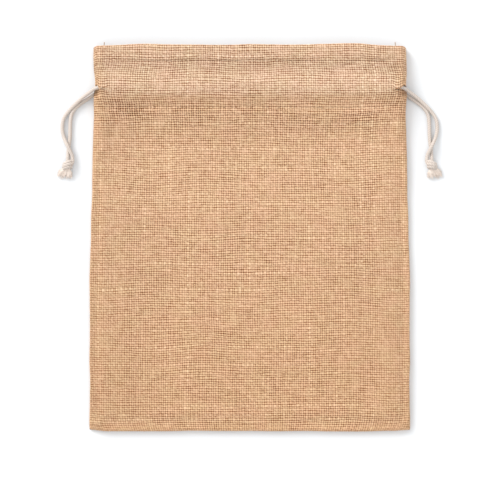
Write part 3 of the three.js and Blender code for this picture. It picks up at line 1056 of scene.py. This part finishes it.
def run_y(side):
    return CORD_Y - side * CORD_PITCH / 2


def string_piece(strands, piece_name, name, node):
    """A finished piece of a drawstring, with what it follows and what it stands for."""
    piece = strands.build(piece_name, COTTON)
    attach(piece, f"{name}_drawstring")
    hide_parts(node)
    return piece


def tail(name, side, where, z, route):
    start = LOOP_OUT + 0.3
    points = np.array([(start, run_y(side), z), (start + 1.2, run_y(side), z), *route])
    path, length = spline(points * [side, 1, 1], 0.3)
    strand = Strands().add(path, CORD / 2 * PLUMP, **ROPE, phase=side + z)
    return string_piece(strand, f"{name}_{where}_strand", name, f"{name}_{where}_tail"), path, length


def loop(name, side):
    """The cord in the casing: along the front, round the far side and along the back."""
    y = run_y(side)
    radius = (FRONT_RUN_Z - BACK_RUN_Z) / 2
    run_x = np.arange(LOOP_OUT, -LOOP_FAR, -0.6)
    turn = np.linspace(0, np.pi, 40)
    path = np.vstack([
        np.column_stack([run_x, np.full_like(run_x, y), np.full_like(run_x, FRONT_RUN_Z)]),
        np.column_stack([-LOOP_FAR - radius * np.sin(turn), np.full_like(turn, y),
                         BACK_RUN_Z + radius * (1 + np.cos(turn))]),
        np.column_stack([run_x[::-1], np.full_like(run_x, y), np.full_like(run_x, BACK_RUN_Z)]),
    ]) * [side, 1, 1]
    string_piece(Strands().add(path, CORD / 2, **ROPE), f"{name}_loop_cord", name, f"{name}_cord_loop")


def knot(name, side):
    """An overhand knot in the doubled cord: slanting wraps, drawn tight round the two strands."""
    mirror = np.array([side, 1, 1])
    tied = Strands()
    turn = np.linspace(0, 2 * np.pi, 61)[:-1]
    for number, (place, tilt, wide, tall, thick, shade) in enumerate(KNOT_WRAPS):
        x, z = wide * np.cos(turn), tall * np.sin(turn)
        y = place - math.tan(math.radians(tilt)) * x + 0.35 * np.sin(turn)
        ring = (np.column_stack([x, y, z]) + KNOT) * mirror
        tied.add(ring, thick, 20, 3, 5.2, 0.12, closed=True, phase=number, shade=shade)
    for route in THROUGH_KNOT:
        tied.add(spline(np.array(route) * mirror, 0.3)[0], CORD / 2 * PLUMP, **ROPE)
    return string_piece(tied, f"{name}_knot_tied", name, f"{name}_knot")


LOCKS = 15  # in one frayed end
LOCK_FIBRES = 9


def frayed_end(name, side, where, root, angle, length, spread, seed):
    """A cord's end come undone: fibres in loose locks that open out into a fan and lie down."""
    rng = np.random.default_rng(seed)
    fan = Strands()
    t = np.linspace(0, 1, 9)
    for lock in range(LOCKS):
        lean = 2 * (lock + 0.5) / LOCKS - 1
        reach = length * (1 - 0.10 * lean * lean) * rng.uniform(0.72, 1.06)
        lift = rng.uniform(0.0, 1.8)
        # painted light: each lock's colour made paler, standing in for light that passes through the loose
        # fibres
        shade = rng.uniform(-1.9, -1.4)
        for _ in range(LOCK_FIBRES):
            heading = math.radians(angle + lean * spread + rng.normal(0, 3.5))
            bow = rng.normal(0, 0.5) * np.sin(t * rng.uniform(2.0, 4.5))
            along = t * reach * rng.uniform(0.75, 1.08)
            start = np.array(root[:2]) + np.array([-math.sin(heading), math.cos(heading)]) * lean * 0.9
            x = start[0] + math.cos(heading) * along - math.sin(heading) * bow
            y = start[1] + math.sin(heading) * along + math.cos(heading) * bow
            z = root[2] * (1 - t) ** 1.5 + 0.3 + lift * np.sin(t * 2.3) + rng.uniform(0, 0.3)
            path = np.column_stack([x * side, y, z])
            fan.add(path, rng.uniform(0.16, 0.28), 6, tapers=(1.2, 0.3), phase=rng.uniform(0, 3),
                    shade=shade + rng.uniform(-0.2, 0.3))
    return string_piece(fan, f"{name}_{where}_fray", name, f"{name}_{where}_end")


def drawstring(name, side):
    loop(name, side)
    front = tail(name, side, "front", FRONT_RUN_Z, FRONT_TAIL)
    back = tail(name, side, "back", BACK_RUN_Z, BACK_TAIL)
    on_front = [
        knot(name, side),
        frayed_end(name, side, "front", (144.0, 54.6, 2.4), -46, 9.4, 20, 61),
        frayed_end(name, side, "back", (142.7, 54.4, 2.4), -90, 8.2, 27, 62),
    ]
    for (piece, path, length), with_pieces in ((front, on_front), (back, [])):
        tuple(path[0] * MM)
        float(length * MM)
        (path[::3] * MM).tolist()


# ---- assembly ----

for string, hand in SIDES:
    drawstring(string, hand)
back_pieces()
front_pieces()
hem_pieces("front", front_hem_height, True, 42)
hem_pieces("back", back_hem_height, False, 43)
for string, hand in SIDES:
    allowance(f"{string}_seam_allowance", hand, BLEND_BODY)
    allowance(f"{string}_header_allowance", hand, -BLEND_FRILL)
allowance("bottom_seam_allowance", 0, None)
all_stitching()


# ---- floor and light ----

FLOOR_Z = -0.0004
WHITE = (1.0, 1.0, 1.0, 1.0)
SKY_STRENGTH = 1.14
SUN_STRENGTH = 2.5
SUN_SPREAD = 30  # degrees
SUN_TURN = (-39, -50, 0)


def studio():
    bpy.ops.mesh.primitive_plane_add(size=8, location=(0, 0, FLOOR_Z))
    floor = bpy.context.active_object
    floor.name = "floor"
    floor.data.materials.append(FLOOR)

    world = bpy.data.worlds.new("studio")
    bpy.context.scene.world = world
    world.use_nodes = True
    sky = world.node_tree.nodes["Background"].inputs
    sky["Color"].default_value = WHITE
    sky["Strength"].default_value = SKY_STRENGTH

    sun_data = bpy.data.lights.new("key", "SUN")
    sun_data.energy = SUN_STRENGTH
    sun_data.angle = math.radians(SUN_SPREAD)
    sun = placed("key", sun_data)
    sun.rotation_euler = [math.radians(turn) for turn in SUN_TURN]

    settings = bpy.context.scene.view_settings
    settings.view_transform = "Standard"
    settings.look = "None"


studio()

· · · ·

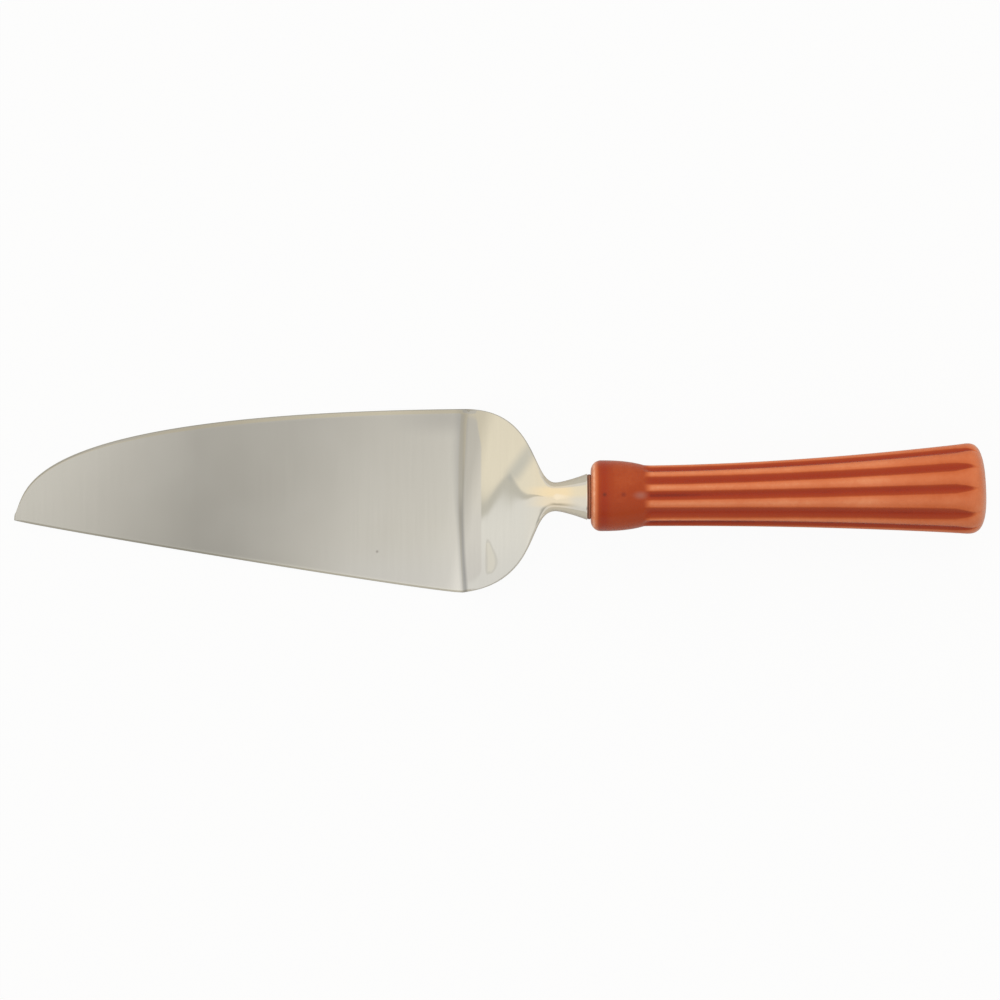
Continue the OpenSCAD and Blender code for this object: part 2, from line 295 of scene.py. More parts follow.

· · · ·

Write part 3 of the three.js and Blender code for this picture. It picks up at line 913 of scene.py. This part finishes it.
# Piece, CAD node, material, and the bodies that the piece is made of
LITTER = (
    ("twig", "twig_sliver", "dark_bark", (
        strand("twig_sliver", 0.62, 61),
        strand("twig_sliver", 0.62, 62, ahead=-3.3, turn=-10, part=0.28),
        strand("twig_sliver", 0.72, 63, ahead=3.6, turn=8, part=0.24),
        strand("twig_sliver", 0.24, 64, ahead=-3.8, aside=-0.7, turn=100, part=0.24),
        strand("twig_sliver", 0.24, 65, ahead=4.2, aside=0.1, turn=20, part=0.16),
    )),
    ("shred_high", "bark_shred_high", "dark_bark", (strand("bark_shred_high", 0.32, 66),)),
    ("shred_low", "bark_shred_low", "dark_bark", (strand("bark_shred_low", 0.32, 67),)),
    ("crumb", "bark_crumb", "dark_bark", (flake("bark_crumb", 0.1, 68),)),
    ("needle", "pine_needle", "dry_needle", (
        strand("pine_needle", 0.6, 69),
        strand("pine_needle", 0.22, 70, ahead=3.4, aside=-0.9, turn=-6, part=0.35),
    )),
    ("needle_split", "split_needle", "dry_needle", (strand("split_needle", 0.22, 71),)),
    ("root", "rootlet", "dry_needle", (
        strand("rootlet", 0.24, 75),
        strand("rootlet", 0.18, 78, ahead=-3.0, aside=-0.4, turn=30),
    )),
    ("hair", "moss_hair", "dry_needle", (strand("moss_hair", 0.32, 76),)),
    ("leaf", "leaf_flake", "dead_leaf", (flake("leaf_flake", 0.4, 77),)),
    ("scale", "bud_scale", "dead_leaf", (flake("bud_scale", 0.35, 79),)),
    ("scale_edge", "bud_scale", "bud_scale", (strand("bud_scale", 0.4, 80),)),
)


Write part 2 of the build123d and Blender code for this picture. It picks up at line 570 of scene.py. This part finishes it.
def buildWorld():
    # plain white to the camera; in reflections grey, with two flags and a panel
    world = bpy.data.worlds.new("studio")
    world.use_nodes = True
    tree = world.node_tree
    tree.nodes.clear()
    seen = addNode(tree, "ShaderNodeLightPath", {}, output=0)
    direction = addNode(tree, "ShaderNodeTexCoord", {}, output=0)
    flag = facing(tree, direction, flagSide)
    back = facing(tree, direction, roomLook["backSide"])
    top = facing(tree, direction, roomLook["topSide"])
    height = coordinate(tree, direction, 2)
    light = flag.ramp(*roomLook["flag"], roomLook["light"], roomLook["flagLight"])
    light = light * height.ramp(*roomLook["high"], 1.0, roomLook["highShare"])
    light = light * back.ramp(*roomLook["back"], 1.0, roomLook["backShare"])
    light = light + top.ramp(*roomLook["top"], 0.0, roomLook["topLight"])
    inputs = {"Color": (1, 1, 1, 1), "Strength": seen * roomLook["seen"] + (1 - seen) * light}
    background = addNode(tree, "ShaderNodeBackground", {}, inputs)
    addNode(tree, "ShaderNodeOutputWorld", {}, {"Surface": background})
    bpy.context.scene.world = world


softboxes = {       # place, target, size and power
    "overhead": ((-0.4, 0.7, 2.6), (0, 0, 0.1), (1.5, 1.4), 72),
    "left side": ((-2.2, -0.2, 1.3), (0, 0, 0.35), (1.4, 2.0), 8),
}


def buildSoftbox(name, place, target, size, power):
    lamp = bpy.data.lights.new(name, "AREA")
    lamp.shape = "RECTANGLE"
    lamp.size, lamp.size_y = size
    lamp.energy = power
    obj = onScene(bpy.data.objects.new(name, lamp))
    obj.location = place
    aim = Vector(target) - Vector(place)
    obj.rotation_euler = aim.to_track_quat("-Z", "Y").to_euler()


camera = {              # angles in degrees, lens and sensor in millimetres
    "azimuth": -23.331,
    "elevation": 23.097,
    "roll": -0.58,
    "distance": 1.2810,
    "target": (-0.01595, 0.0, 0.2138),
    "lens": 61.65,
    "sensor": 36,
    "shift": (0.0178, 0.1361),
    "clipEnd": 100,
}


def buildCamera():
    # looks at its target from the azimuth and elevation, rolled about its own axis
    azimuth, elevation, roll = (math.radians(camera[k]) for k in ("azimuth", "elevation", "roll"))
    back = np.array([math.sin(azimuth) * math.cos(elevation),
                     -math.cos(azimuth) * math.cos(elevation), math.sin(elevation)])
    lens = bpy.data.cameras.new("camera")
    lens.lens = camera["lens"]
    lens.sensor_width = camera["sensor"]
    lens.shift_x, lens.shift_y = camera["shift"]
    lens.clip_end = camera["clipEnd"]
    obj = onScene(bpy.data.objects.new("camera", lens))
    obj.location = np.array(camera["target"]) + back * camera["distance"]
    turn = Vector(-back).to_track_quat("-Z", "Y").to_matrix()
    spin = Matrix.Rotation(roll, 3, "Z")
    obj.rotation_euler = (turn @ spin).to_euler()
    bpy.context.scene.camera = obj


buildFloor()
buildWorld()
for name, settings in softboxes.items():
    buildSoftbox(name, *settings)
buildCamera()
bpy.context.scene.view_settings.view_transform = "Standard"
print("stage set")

· · · ·

Of the lines above, extract only those from the line with "1056 of scene.py. This part finishes it." to the line with "string_piece(Strands().add(path, CORD /", both included, exactly as written.

§ **EXERCISE RESULT**
Write part 3 of the three.js and Blender code for this picture. It picks up at line 1056 of scene.py. This part finishes it.
def run_y(side):
    return CORD_Y - side * CORD_PITCH / 2


def string_piece(strands, piece_name, name, node):
    """A finished piece of a drawstring, with what it follows and what it stands for."""
    piece = strands.build(piece_name, COTTON)
    attach(piece, f"{name}_drawstring")
    hide_parts(node)
    return piece


def tail(name, side, where, z, route):
    start = LOOP_OUT + 0.3
    points = np.array([(start, run_y(side), z), (start + 1.2, run_y(side), z), *route])
    path, length = spline(points * [side, 1, 1], 0.3)
    strand = Strands().add(path, CORD / 2 * PLUMP, **ROPE, phase=side + z)
    return string_piece(strand, f"{name}_{where}_strand", name, f"{name}_{where}_tail"), path, length


def loop(name, side):
    """The cord in the casing: along the front, round the far side and along the back."""
    y = run_y(side)
    radius = (FRONT_RUN_Z - BACK_RUN_Z) / 2
    run_x = np.arange(LOOP_OUT, -LOOP_FAR, -0.6)
    turn = np.linspace(0, np.pi, 40)
    path = np.vstack([
        np.column_stack([run_x, np.full_like(run_x, y), np.full_like(run_x, FRONT_RUN_Z)]),
        np.column_stack([-LOOP_FAR - radius * np.sin(turn), np.full_like(turn, y),
                         BACK_RUN_Z + radius * (1 + np.cos(turn))]),
        np.column_stack([run_x[::-1], np.full_like(run_x, y), np.full_like(run_x, BACK_RUN_Z)]),
    ]) * [side, 1, 1]
    string_piece(Strands().add(path, CORD / 2, **ROPE), f"{name}_loop_cord", name, f"{name}_cord_loop")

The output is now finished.